Mobile. The iOS and Android apps are capable but not delightful. Editing is fine; syncing is fine; but the mobile experience feels like a companion, not a first-class client. For users who draft on mobile, Bear or Apple Notes is often a better fit.

Plugin maintenance. Community plugins are as good as their maintainers. Some are gold-standard and updated weekly. Some are abandoned. A vault heavily dependent on an unmaintained plugin is a fragile vault. Obsidian's "core plugin" layer helps but doesn't cover everything.

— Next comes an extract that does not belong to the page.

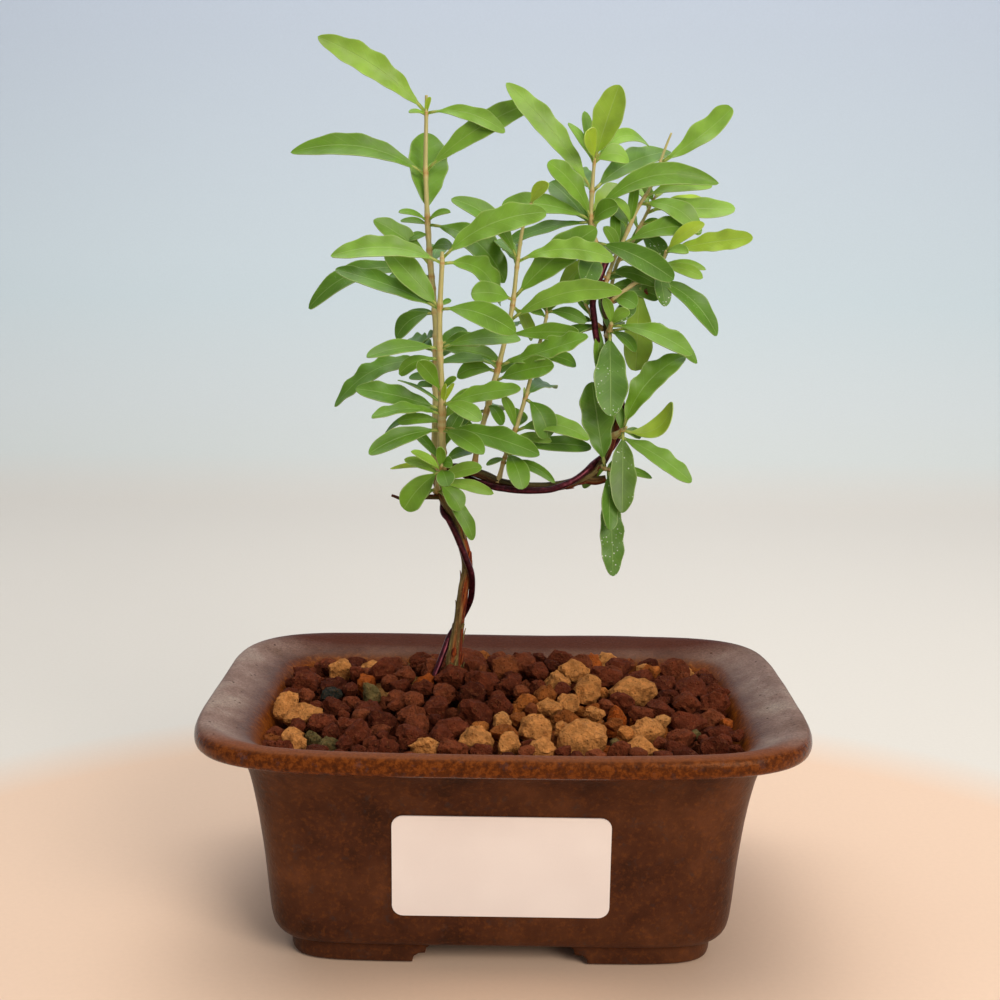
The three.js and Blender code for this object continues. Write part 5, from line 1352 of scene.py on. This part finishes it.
def stem_tube(bm, stem, leaf_places, ripeness):
    """A stem that swells into a ring where leaves leave it, and is that ripe at its foot."""
    run = stem.length()
    ripe = bm.verts.layers.float["ripe"]
    fibre = bm.verts.layers.float_vector["fibre"]

    def node(t):
        return max(math.exp(-(((t - place) * run / NODE_WIDTH) ** 2)) for place in leaf_places)

    def thick(t, angle):
        collar = STEM_COLLAR * math.exp(-t * run / COLLAR_LENGTH)
        ribs = STEM_RIBS * math.cos(4 * angle)
        return stem.radius(t) * (STEM_BODY + STEM_NODE * node(t) + collar + ribs)

    def marks(corner, t, angle):
        corner[ripe] = mix(ripeness, TIP_RIPENESS, min(1, t * 4.5)) + NODE_RIPENESS * node(t) ** 4
        corner[fibre] = (math.cos(angle) * 1.2, math.sin(angle) * 1.2, t * run)

    tube(bm, stem, STEM_SIDES, max(14, round(run / STEM_STEP)), thick, marks)


def make_shoot(name, points, rows, dice, looks):
    """One leafy stem: its blades, with a thickness and an underside, and its stem with the stalks."""
    upper, under, woody = looks
    stem = Path(points)
    blades = new_shape("tone")
    stalks = new_shape("ripe", vector="fibre")
    ripeness = WOODY_RIPENESS if stem.radii[0] > WOODY_STEM else YOUNG_RIPENESS
    stem_tube(stalks, stem, [row[0] for row in rows], ripeness)
    for row in rows:
        leaf = Leaf(stem, row, dice)
        # The tone also holds each leaf's painted light and shade.
        tone = min(max(leaf.tone + dice.uniform(*LEAF_TONE), 0), OLDEST_TONE)
        leaf_blade(blades, leaf, tone / DEAD_TONE)
        leaf_stalk(stalks, leaf)
    blades = to_object(blades, name + "_blades", upper, under)
    sheet = blades.modifiers.new("thickness", "SOLIDIFY")
    sheet.thickness = LEAF_THICKNESS * MM
    sheet.offset = -1
    sheet.material_offset = 1
    settle(blades)
    blades.data.set_sharp_from_angle(angle=math.radians(SHARP_EDGE))
    stalks = to_object(stalks, name + "_stems", woody)
    for piece in (blades, stalks):
        stand_for(piece, name)


def make_shoots():
    upper_tones = [
        (0.0, "#a6bf36"), (0.2, "#80a838"), (0.4, "#668f20"), (0.6, "#578118"), (0.8, "#517723"),
        (0.97, "#7a5230"),
    ]
    under_tones = [
        (0.0, "#b0c452"), (0.2, "#8cb350"), (0.4, "#749c48"), (0.6, "#658d46"), (0.8, "#5d844a"),
        (0.97, "#866040"),
    ]
    looks = [
        leaf_finish("pomegranate_leaf_upper", upper_tones, roughness=0.44, shine=0.5, vein_share=1),
        leaf_finish("pomegranate_leaf_underside", under_tones, roughness=0.55, shine=0.25, vein_share=1.4),
        stem_finish(),
    ]
    for number, (name, (points, rows)) in enumerate(SHOOTS.items()):
        make_shoot(name, points, rows, random.Random(SHOOT_SEED + number), looks)


# ---------------------------------------------------------------- soil


def soil_top(x, y):
    """Height of the soil: a mound round its peak, and a dip where the front left wall stays bare."""
    mid_x, mid_y, rise, spread_x, front, back = SOIL_MOUND
    spread_y = back if y > mid_y else front
    mound = rise * math.exp(-(((x - mid_x) / spread_x) ** 2) - ((y - mid_y) / spread_y) ** 2)
    mid_x, mid_y, depth, spread_x, spread_y = SOIL_DIP
    dip = depth * math.exp(-(((x - mid_x) / spread_x) ** 2) - ((y - mid_y) / spread_y) ** 2)
    return SOIL_EDGE + mound - dip


def in_tan_patch(x, y):
    mid_x, mid_y, half_width, half_depth = TAN_PATCH
    return ((x - mid_x) / half_width) ** 2 + ((y - mid_y) / half_depth) ** 2 < 1


def lump(bm, where, width, kind, dice, detail):
    """A broken clod: a ball cut back by flat breaks, roughened, squeezed and turned."""
    ball = bmesh.ops.create_icosphere(bm, subdivisions=detail, radius=1)["verts"]
    breaks = []
    for _ in range(GRAIN_BREAKS):
        facing = Vector((dice.gauss(0, 1), dice.gauss(0, 1), dice.gauss(0, 1))).normalized()
        breaks.append((facing, dice.uniform(*BREAK_DEPTH)))
    seed = Vector((dice.uniform(0, 90), dice.uniform(0, 90), dice.uniform(0, 90)))
    squeeze = Vector((1, dice.uniform(*GRAIN_DEPTH), dice.uniform(*GRAIN_HEIGHT))) * (width * GRAIN_RADIUS)
    turn = Quaternion((0, 0, 1), dice.uniform(0, TAU)) @ Quaternion((1, 0, 0), dice.uniform(*GRAIN_TILT))
    layer = bm.verts.layers.float["kind"]
    for corner in ball:
        out = corner.co.normalized()
        reach = 1
        for facing, depth in breaks:
            lean = out.dot(facing)
            if lean * reach > depth:
                reach = depth / lean
        reach *= 1.02 + sum(height * noise.noise(out * often + seed) for often, height in GRAIN_LUMPS)
        reach *= 1 + dice.uniform(*GRAIN_GRIT)
        corner.co = turn @ (out * squeeze * reach) + where
        corner[layer] = kind + dice.uniform(*KIND_SPREAD)


def room_for(x, y, width, spots, closeness):
    """True if a grain fits at a place: inside the wall, and clear of the wood, the wire and other grains."""
    half_width, half_depth, squareness = SOIL_WALL
    half_width, half_depth = half_width - width * WALL_SHARE, half_depth - width * WALL_SHARE
    if abs(x / half_width) ** squareness + abs(y / half_depth) ** squareness > 1:
        return False
    if math.hypot(x - TRUNK[0][0], y - TRUNK[0][1]) < TRUNK_CLEARANCE + width * WOOD_SHARE:
        return False
    if math.hypot(x - WIRE_FOOT.x, y - WIRE_FOOT.y) < WIRE_CLEARANCE + width * WOOD_SHARE:
        return False
    return all(math.hypot(x - sx, y - sy) > (width + sw) * closeness for sx, sy, sw, _ in spots)


def random_kind(x, y, dice):
    """Mostly tan in the tan patch. Elsewhere mostly red, with a few rusty to tan and fewer dark ones."""
    chance = dice.random()
    if in_tan_patch(x, y):
        return dice.uniform(*(TAN_KINDS if chance < TAN_CHANCE else OTHER_KINDS))
    if chance < RED_CHANCE:
        return dice.uniform(*RED_KINDS)
    return dice.uniform(*PALE_KINDS) if chance < 1 - DARK_CHANCE else DARK_KIND


def top_grains():
    """Grains of the top of the soil: the noted ones, then others from large to small in the gaps."""
    dice = random.Random(TOP_SEED)
    spots = [(x, y, width, CLAY_KINDS[kind]) for x, y, width, kind in NOTED_GRAINS]
    for usual, tries, closeness in TOP_GRAINS:
        for _ in range(tries):
            x, y = (dice.uniform(-half, half) for half in TOP_EXTENT)
            width = usual * dice.uniform(*GRAIN_SPREAD)
            if room_for(x, y, width, spots, closeness):
                spots.append((x, y, width, random_kind(x, y, dice)))
    return spots


def lower_grains(dice):
    """Grains of the layer that shows between those of the top."""
    spots = []
    for _ in range(LOWER_TRIES):
        x, y = (dice.uniform(-half, half) for half in LOWER_EXTENT)
        width = dice.uniform(*LOWER_WIDTHS)
        if room_for(x, y, width, spots, LOWER_CLOSENESS):
            spots.append((x, y, width, random_kind(x, y, dice)))
    return spots


def soil_bed(bm):
    """The packed soil under the grains, from the pot's floor to just under the surface."""
    half_width, half_depth, _, squareness = SOIL_BED[-1]
    rows = SOIL_BED + [[share * half_width, share * half_depth, 0, squareness] for share in BED_TOP]
    layer = bm.verts.layers.float["kind"]
    wide, high = BED_CRUMBLE

    def rule(corner, u, v):
        row = round(v * (len(rows) - 1))
        corner.co = soft_rectangle(rows[row], u)
        if row >= len(SOIL_BED):
            crumble = noise.noise(corner.co / wide) * high
            corner.co.z = soil_top(corner.co.x, corner.co.y) - BED_DEPTH + crumble
        corner[layer] = 0.0

    bent_sheet(bm, 48, len(rows) - 1, rule)


def make_soil():
    """The red and the tan grains, each kind one piece, with the packed soil in the red one."""
    dice = random.Random(SOIL_SEED)
    red, tan = new_shape("kind"), new_shape("kind")
    for x, y, width, kind in top_grains():
        spot = Vector((x, y, soil_top(x, y) + dice.uniform(*TOP_LIFT) - LIFT_LOSS * width))
        lump(tan if in_tan_patch(x, y) else red, spot, width, kind, dice, 3 if width > FINE_GRAIN else 2)
    # The lower grains are shifted darker along the clay ramp, as painted shade between the top grains.
    for x, y, width, kind in lower_grains(dice):
        spot = Vector((x, y, soil_top(x, y) - dice.uniform(*LOWER_DEPTH)))
        lump(tan if in_tan_patch(x, y) else red, spot, width, kind * LOWER_SHADE, dice, 2)
    soil_bed(red)
    red = to_object(red, "red_clay_surface", clay_finish("red_baked_clay"), smooth=False)
    tan = to_object(tan, "tan_clay_surface", clay_finish("tan_baked_clay"), smooth=False)
    stand_for(red, "soil_red_grains")
    stand_for(tan, "soil_tan_grains")


# ---------------------------------------------------------------- camera, light and stage


def add_camera():
    camera = bpy.data.objects.new("camera", bpy.data.cameras.new("camera"))
    camera.data.lens = LENS
    camera.data.sensor_width = SENSOR_WIDTH
    camera.data.clip_start = 0.01
    yaw, pitch, roll = (math.radians(angle) for angle in CAMERA_TURNS)
    ahead = Vector((-math.sin(yaw) * math.cos(pitch), math.cos(yaw) * math.cos(pitch), -math.sin(pitch)))
    level = Vector((math.cos(yaw), math.sin(yaw), 0))
    above = level.cross(ahead)
    right = level * math.cos(roll) + above * math.sin(roll)
    up = above * math.cos(roll) - level * math.sin(roll)
    turn = Matrix((right, up, -ahead)).transposed().to_4x4()
    camera.matrix_world = Matrix.Translation(CAMERA_PLACE * MM) @ turn
    bpy.context.scene.collection.objects.link(camera)
    bpy.context.scene.camera = camera


def add_lamp(name, place, aim, size, power, colour):
    lamp = bpy.data.lights.new(name, "AREA")
    lamp.shape = "RECTANGLE"
    lamp.size, lamp.size_y = size
    lamp.energy = power
    lamp.color = linear(colour)[:3]
    box = bpy.data.objects.new(name, lamp)
    box.location = place
    box.rotation_euler = (Vector(aim) - Vector(place)).to_track_quat("-Z", "Y").to_euler()
    bpy.context.scene.collection.objects.link(box)


def add_stage():
    """A pale floor, warmer round the pot, that sweeps up into the backdrop behind it, its left side dimmed
    low down as painted shade.
    """
    finish, shader, add = new_finish("painted_studio_sweep", IOR=1.45, Roughness=0.9)
    place = add("TexCoord").outputs["Object"]
    height = add("SeparateXYZ", {"Vector": place}).outputs["Z"]
    rise = add("MapRange", {"Value": height, "From Max": 620 * MM})
    colour = add(
        "ValToRGB",
        {"Fac": rise},
        stops=[
            (0.0, "#dfd9ce"), (0.03, "#d8dcd7"), (0.08, "#d5dbda"), (0.2, "#ccd8dc"), (0.9, "#c2cce4"),
        ],
    )
    table = add("VectorMath", {0: place, 1: (0, 60 * MM, 0)}, operation="ADD")
    reach = add("VectorMath", {0: table}, operation="LENGTH").outputs["Value"]
    near = add("MapRange", {"Value": reach, "From Min": 235 * MM, "From Max": 200 * MM})
    colour = blend(add, near, colour, "#e8c9ae")
    # Painted shade: the left of the floor and the foot of the backdrop are dimmed.
    sideways = add("SeparateXYZ", {"Vector": place}).outputs["X"]
    left = add("MapRange", {"Value": sideways, "From Min": 120 * MM, "From Max": -200 * MM})
    low = add("MapRange", {"Value": rise, "From Min": 0.25, "From Max": 0, "To Max": 0.07})
    left_shade = add("Math", {0: left, 1: low}, operation="MULTIPLY")
    left_shade = add("Math", {0: 1.0, 1: left_shade}, operation="SUBTRACT")
    colour = add("VectorMath", {0: colour, "Scale": left_shade}, operation="SCALE")
    paper = add("TexNoise", {"Vector": place, "Scale": per_mm(1.4), "Detail": 4})
    shade = add("MapRange", {"Value": paper, "To Min": 0.97, "To Max": 1.03})
    colour = add("VectorMath", {0: colour, "Scale": shade}, operation="SCALE")
    fit(shader.inputs["Base Color"], colour)
    bm = new_shape()

    def rule(corner, u, v):
        run = v * SWEEP_RUN
        bend = max(0, run - FLOOR_LENGTH) / SWEEP_RADIUS
        x = (u - 0.5) * FLOOR_WIDTH
        if bend <= 0:
            corner.co = (x, FLOOR_FRONT + run, 0)
            return
        quarter = min(bend, math.pi / 2)
        y = FLOOR_FRONT + FLOOR_LENGTH + SWEEP_RADIUS * math.sin(quarter)
        z = SWEEP_RADIUS * (1 - math.cos(quarter)) + (bend - quarter) * SWEEP_RADIUS * BACKDROP_STRETCH
        corner.co = (x, y, z)

    bent_sheet(bm, 2, 60, rule)
    to_object(bm, "studio_sweep", finish)


def add_world():
    world = bpy.data.worlds.new("soft_room_light")
    world.use_nodes = True
    bpy.context.scene.world = world
    background = world.node_tree.nodes["Background"]
    fit(background.inputs["Color"], "#eceef2")
    fit(background.inputs["Strength"], WORLD_LIGHT)


make_pot()
make_label()
dress_drain_meshes()
make_soil()
make_trunk()
make_wire()
make_shoots()
add_camera()
add_stage()
add_world()
for lamp in LAMPS:
    add_lamp(*lamp)
bpy.context.scene.view_settings.view_transform = "Standard"

bpy.context.view_layer.update()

Collaboration. Obsidian does not do real-time collaboration. For shared notes, Obsidian Publish lets you publish a subset of your vault; for real collaboration, you use something else. This is a real gap for teams.

Who should use Obsidian

  • Writers and researchers with multi-year content pipelines
  • PKM users who want backlinks and local storage
  • Users who have been burned by a previous notes app's pricing or shutdown
  • Developers comfortable configuring their own tools
  • Anyone willing to invest the onboarding time

Who should not use Obsidian

  • Users who want something to work out of the box
  • Teams needing real-time collaboration
  • Users whose primary device is a phone
  • Users whose actual need is "a place to write down phone numbers"

Pricing

Free for personal use, forever. Commercial use license is $50/year for businesses (the honor system applies for edge cases). Obsidian Sync is $4/month for end-to-end encrypted sync across devices. Obsidian Publish is $8/month for publishing a subset of your vault as a public site. Everything else — every community plugin, the full desktop app, the mobile app — is free.

Bottom line

Obsidian is the correct long-term choice for any user who takes their knowledge management seriously. The onboarding is a real hurdle. The payoff compounds. Three years in, you do not miss anything about the commercial alternatives.

Frequently asked

Is Obsidian really free? +
Yes. The core app is free forever for personal use. Obsidian Sync ($4/mo) and Obsidian Publish ($8/mo) are optional add-ons. Every community plugin is free.
Is Obsidian hard to learn? +
Yes, relative to alternatives. Expect twelve to twenty hours of setup before it feels second-nature. The payoff is a tool you own, configured the way you want, that does not change under you.
Is Obsidian good for writing? +
Yes, with the Longform plugin for book-length projects. The writing environment is plainer than iA Writer's but more extensible. Many writers use Obsidian for both their notes and their drafts.
Obsidian on mobile — any good? +
Capable but not delightful. The mobile apps work, sync cleanly, and handle editing fine, but they feel like companions to the desktop app. Users who draft primarily on mobile should consider Bear or Apple Notes instead.
Does Obsidian have AI features? +
Not built in. Community plugins integrate with OpenAI, Claude, and local models for users who want AI in their vault. The core team has deliberately not built AI features into the app itself, which has kept performance fast and the product simple.